To be sure, at first blush, the offense "second-degree robbery" and its element of "force or threat" suggest that this is an easy win for the Government. A closer look at the Rhode Island Supreme Court's case law on second-degree robbery, however, dictates otherwise.

In order to satisfy a conviction for second-degree robbery under § 11–39–1, the Rhode Island Supreme Court requires only enough force "as to afford resistance." Rolon , 45 A.3d at 524. A pair of cases, Robertson , 740 A.2d at 330, and Rolon , 45 A.3d at 518, illustrates just how little force is required for second-degree robbery in Rhode Island. In Rolon , the defendant was convicted of "snatching" a purse from an elderly woman. 45 A.3d at 519. The majority opinion concluded that there had been sufficient evidence for a jury to infer "that at the time when defendant took the purse from [the victim], she was aware of the taking and resisted it, or, at the very least, the purse was ‘so attached’ to her ‘as to afford resistance.’ " Id. at 524 (quoting Robertson , 740 A.2d at 333 ). Troubled by the majority's broadening of second-degree robbery to include such a low level of force, the dissent reflected that "there [was] simply no evidence in the record suggesting that the snatching itself was so violent that it necessarily implied the use of force or fear against [the victim's] person." Id. at 527 (Flaherty, J., dissenting). Instead, there was no evidence of fear, and any force used was directed at property , not the victim. See id.

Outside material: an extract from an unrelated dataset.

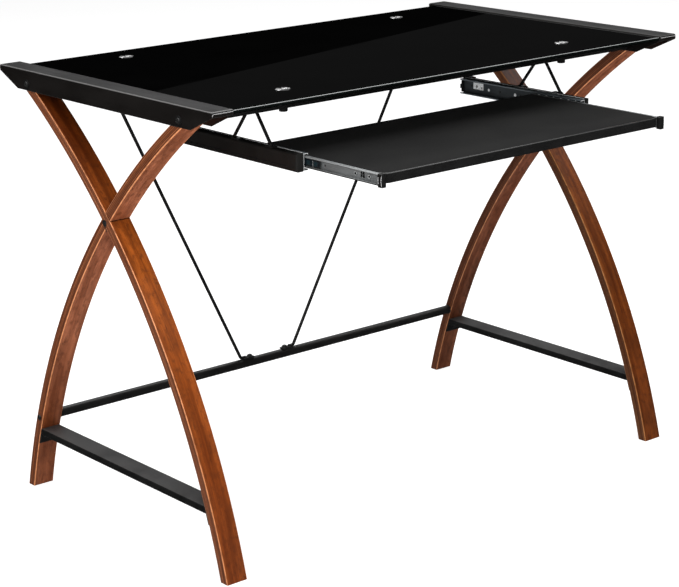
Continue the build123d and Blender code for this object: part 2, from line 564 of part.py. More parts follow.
with BuildPart() as tray_screws:
    for s in (-1, 1):
        for y in TRAY_SCREWS:
            head = along(s * (TRAY_X + 1.2), y, MID_Z, (s, 0, 0))
            rod(head, 3.3, 0, 0.9)
            rod(head, 1.7, -16, 0)
export(tray_screws.part, "tray_screws")
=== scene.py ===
"""Looks of a computer desk with crossed bentwood legs, a black glass top and a pull-out keyboard tray.

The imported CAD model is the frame, in metres: +X to the user's right, +Y to the back, +Z up.
Its nodes keep their shapes and get procedural materials here. Small pieces that the CAD leaves out,
such as weld beads, rivets, rubber stops and washers, are built in mesh code, in places taken from the
frame's boxes.
"""

import json
from math import cos, pi, radians, sin

import bmesh
import bpy
from mathutils import Matrix, Vector

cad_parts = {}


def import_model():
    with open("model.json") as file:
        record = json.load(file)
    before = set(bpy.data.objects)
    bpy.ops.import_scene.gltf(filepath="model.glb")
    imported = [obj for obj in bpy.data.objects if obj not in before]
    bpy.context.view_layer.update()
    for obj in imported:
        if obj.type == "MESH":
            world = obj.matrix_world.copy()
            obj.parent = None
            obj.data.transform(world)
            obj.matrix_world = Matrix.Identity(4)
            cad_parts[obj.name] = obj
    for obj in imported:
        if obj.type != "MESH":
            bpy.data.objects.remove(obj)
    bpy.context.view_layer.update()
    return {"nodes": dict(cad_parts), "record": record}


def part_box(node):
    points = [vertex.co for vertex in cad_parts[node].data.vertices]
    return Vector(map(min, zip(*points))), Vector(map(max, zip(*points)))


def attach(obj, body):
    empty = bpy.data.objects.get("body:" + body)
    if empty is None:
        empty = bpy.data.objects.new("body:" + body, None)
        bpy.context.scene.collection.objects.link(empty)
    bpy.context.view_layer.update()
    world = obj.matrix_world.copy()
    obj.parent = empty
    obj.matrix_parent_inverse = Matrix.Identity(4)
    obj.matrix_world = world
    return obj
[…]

In Robertson , the court revisited a "similar question" from State v. McCune , 5 R.I. 60 (1857), in which the defendant "approached the victim, linked arms with him, exclaimed ‘Damn you, I will have your watch,’ and seized the victim's watch, thereby breaking the half-inch-wide silk ribbon on which the victim had worn the watch around his neck." 740 A.2d at 333 (citing McCune , 5 R.I. at 60 ). The Rhode Island Supreme Court reflected that, in McCune , "the force not only derived from [the defendant's] snatching of the watch but also was evidenced by the manner in which he linked arms with the victim and from his clear statement of felonious intent ...." Robertson , 740 A.2d at 333 (citing McCune , 5 R.I. at 61 ).